=== The exercise ===
From the listing below, pull out the lines that hold "attach".

#### Available data ####

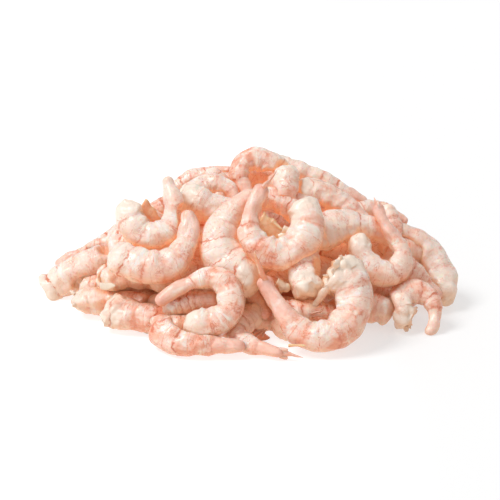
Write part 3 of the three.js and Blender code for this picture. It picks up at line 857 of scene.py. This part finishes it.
# The tail spike of the big front curl: a thin pointed plate that stands up over its neighbour.
# It is bare shell, left on in peeling.
spike = [sliver([4.3, -36.3, 15.9], [-2.9, -2.0, 9.1], FACING_FRONT, 10.9, 1.6, flat=0.5, curl=0.0,
                blunt=1.0, head=0.0, tail=1.0, blush=0.8)]
spike_shell = flesh_finish(
    "spike_shell", cream=paint(250, 222, 204), pink=paint(240, 172, 140), streak=paint(218, 122, 86),
    seam_brown=paint(218, 124, 88), cut=paint(250, 231, 213), tail_pink=paint(241, 176, 146))
tail_spike = put_down("tail_spike", spike, spike_shell)
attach(tail_spike, "root")
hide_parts("shrimp_heap")

# Legs: thin brown stumps of swimming legs left on two shrimp, at the front where the belly
# sides show. They grew on the flesh and were missed in peeling.
LEG_THICKNESS = 0.5

legs = [
    sliver([15.6, -40.3, 9.5], [3.4, 0.0, 1.0], FACING_FRONT, 3.6, LEG_THICKNESS, flat=0.9),
    sliver([16.0, -40.3, 8.8], [3.6, 0.0, 0.5], FACING_FRONT, 3.9, LEG_THICKNESS, flat=0.9),
    sliver([18.0, -40.3, 9.9], [1.2, 0.0, 1.6], FACING_FRONT, 2.0, LEG_THICKNESS, flat=0.9),
    sliver([0.8, -39.0, 3.6], [3.2, 0.0, 1.4], FACING_FRONT, 3.4, LEG_THICKNESS, flat=0.9),
    sliver([1.4, -39.0, 2.6], [3.0, 0.0, 2.2], FACING_FRONT, 3.8, LEG_THICKNESS, flat=0.9),
    sliver([3.2, -39.0, 2.8], [1.2, 0.0, 2.0], FACING_FRONT, 2.4, LEG_THICKNESS, flat=0.9),
]
leg_flesh = flesh_finish(
    "leg_brown", cream=paint(218, 160, 132), pink=paint(182, 112, 84), streak=paint(96, 48, 36),
    seam_brown=paint(96, 48, 36), cut=paint(206, 146, 118), tail_pink=paint(150, 84, 60),
    milk_and_sheen_white=paint(226, 178, 152))
leg_stumps = put_down("legs", legs, leg_flesh)
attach(leg_stumps, "root")
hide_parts("shrimp_heap")

# How much light reaches each point of the flesh, kept on its mesh for the finishes to read:
# from the white room, the lamp and the pale table, each fading in whatever flesh lies on its
# way. The finishes paint this shade into the colour as a warm orange tint, and add a painted glow.
CELL_LOW = np.array([-72.0, -70.0, -4.0])
CELL_COUNT = (144, 134, 66)
WAYS = 44
LAMP_WAY = np.array([-0.54, -0.08, 0.84])
LAMP_SHARE = 3.4
LAMP_TIGHTNESS = 5.0
TABLE_SHARE = 0.05
OFF_THE_SKIN = 1.1
LOOK_STEPS = 15
LIGHT_FADE = 2.6
PAINTED_GLOW_FROM = 0.6
PAINTED_GLOW_HEIGHT = 23.5

flesh_cells = np.zeros(CELL_COUNT)
cell_numbers = np.meshgrid(*[np.arange(count) for count in CELL_COUNT], indexing="ij")
cell_places = np.stack(cell_numbers, axis=-1) + 0.5 + CELL_LOW
heart_reach = (cell_places - [0, HEART_BACK_SHIFT, 0]) / [HEART_HALF_WIDTH, HEART_HALF_DEPTH, HEART_HEIGHT]
flesh_cells[(np.linalg.norm(heart_reach, axis=-1) < 1) & (cell_places[..., 2] > 0)] = 1
for line, radius in laid:
    for ball, size in zip(line, radius):
        low = np.maximum(np.floor(ball - size - CELL_LOW), 0).astype(int)
        high = np.maximum(np.ceil(ball + size - CELL_LOW), 1).astype(int)
        block = tuple(slice(a, b) for a, b in zip(low, high))
        distance = np.linalg.norm(cell_places[block] - ball, axis=-1)
        flesh_cells[block] = np.maximum(flesh_cells[block], np.clip(size - distance + 0.5, 0, 1))
flesh_cells[..., cell_places[0, 0, :, 2] < 0] = 0

steady = np.arange(WAYS) + 0.5
way_up = 1 - 2 * steady / WAYS
way_round = steady * math.pi * (3 - math.sqrt(5))
flat_part = np.sqrt(1 - way_up ** 2)
ways = np.stack([flat_part * np.cos(way_round), flat_part * np.sin(way_round), way_up], axis=1)
to_lamp = np.clip(ways @ LAMP_WAY, 0, 1) ** LAMP_TIGHTNESS
brightness = np.where(way_up > 0, 1.0, TABLE_SHARE) + LAMP_SHARE * to_lamp
brightest = (np.clip(ways @ LAMP_WAY, 0, 1) * brightness).sum()

for piece in (heart, inside_shrimp, deeper_shrimp, far_shrimp, front_shrimp, middle_shrimp,
              left_shrimp, right_shrimp, top_shrimp, loose_flakes, tail_spike, leg_stumps):
    count = len(piece.data.vertices)
    points = np.empty(count * 3)
    normals = np.empty(count * 3)
    piece.data.vertices.foreach_get("co", points)
    piece.data.vertex_normals.foreach_get("vector", normals)
    points, normals = points.reshape(-1, 3) / MM, normals.reshape(-1, 3)
    lit = np.zeros(count)
    for way, bright in zip(ways, brightness):
        facing = normals @ way
        open_side = facing > 0
        start = points[open_side] + normals[open_side] * OFF_THE_SKIN - CELL_LOW
        crossed = np.zeros(len(start))
        for step in range(LOOK_STEPS):
            cell = np.clip((start + way * (step + 0.5)).astype(int), 0, np.array(CELL_COUNT) - 1)
            crossed += flesh_cells[cell[:, 0], cell[:, 1], cell[:, 2]]
        lit[open_side] += facing[open_side] * bright * np.exp(-crossed / LIGHT_FADE)
    # The share of shade at each point, which the finishes paint into the colour as a warm tint
    shade_share = np.clip(1 - lit / brightest, 0, 1)
    # The painted glow: deep shade high in the heap gets an orange emission
    painted_glow = smooth_step(shade_share, PAINTED_GLOW_FROM, 1.0) * np.clip(points[:, 2] / PAINTED_GLOW_HEIGHT, 0, 1) ** 2
    for label, values in (("shade_share", shade_share), ("painted_glow", painted_glow)):
        layer = piece.data.attributes.new(label, "FLOAT", "POINT")
        layer.data.foreach_set("value", values.astype(np.float32))

# The table: a plain white top that glows by itself, a painted light that is brighter at the left,
# so that only the shade close to the right of the heap shows on it.
TABLE_HALF_SIZE = 3000.0
TABLE_GLOW = 0.55
TABLE_GLOW_LEFT = 0.74
GLOW_FALLS = (0.0, 0.045)
TABLE_GREY = paint(166, 166, 166)
WHITE = (1.0, 1.0, 1.0, 1.0)

table_finish = bpy.data.materials.new("white_table")
table_finish.use_nodes = True
table_top = table_finish.node_tree.nodes["Principled BSDF"]
table_top.inputs["Base Color"].default_value = TABLE_GREY
table_top.inputs["Roughness"].default_value = 0.7
table_top.inputs["Emission Color"].default_value = WHITE
table_places = table_finish.node_tree.nodes.new("ShaderNodeTexCoord")
table_sides = table_finish.node_tree.nodes.new("ShaderNodeSeparateXYZ")
table_fall = table_finish.node_tree.nodes.new("ShaderNodeMapRange")
table_fall.interpolation_type = "SMOOTHSTEP"
table_fall.inputs["From Min"].default_value = GLOW_FALLS[0]
table_fall.inputs["From Max"].default_value = GLOW_FALLS[1]
table_fall.inputs["To Min"].default_value = TABLE_GLOW_LEFT
table_fall.inputs["To Max"].default_value = TABLE_GLOW
table_links = table_finish.node_tree.links
table_links.new(table_places.outputs["Object"], table_sides.inputs["Vector"])
table_links.new(table_sides.outputs["X"], table_fall.inputs["Value"])
table_links.new(table_fall.outputs["Result"], table_top.inputs["Emission Strength"])
corners = np.array([[-1, -1, 0], [1, -1, 0], [1, 1, 0], [-1, 1, 0]]) * TABLE_HALF_SIZE
table = put_mesh("table", corners, [[0, 1, 2, 3]], {}, table_finish)

# The light: a white room all round, and one broad soft lamp above, to the left and a little to
# the front, which leaves the shade at the right.
ROOM_BRIGHTNESS = 0.58
LAMP_STRENGTH = 2.1
LAMP_SPREAD = 26.0
LAMP_LEAN_FRONT = 5.0
LAMP_LEAN_LEFT = 33.0

room = bpy.data.worlds.new("white_room")
room.use_nodes = True
room.node_tree.nodes["Background"].inputs["Color"].default_value = WHITE
room.node_tree.nodes["Background"].inputs["Strength"].default_value = ROOM_BRIGHTNESS
bpy.context.scene.world = room
lamp = bpy.data.lights.new("broad_lamp", "SUN")
lamp.energy = LAMP_STRENGTH
lamp.angle = math.radians(LAMP_SPREAD)
lamp_holder = bpy.data.objects.new("broad_lamp", lamp)
lamp_holder.rotation_euler = (math.radians(LAMP_LEAN_FRONT), math.radians(-LAMP_LEAN_LEFT), 0)
bpy.context.collection.objects.link(lamp_holder)
bpy.context.scene.view_settings.view_transform = "Standard"

# The camera looks along +Y and 20 degrees down, from half a metre, at a point inside the heap,
# under its peak. It takes in a width of 140 mm there.
CAMERA_DISTANCE = 500.0
CAMERA_DROP = 20.0
CAMERA_TARGET = np.array([0.0, 0.0, 12.5])
VIEW_WIDTH = 140.0
SENSOR_WIDTH = 36.0

camera = bpy.data.cameras.new("camera")
camera.sensor_width = SENSOR_WIDTH
camera.lens = SENSOR_WIDTH * CAMERA_DISTANCE / VIEW_WIDTH
camera_holder = bpy.data.objects.new("camera", camera)
drop = math.radians(CAMERA_DROP)
stand = CAMERA_TARGET + CAMERA_DISTANCE * np.array([0.0, -math.cos(drop), math.sin(drop)])
camera_holder.location = (stand * MM).tolist()
camera_holder.rotation_euler = (math.pi / 2 - drop, 0.0, 0.0)
bpy.context.collection.objects.link(camera_holder)
bpy.context.scene.camera = camera_holder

####

=== Solution for this task ===
attach(tail_spike, "root")
attach(leg_stumps, "root")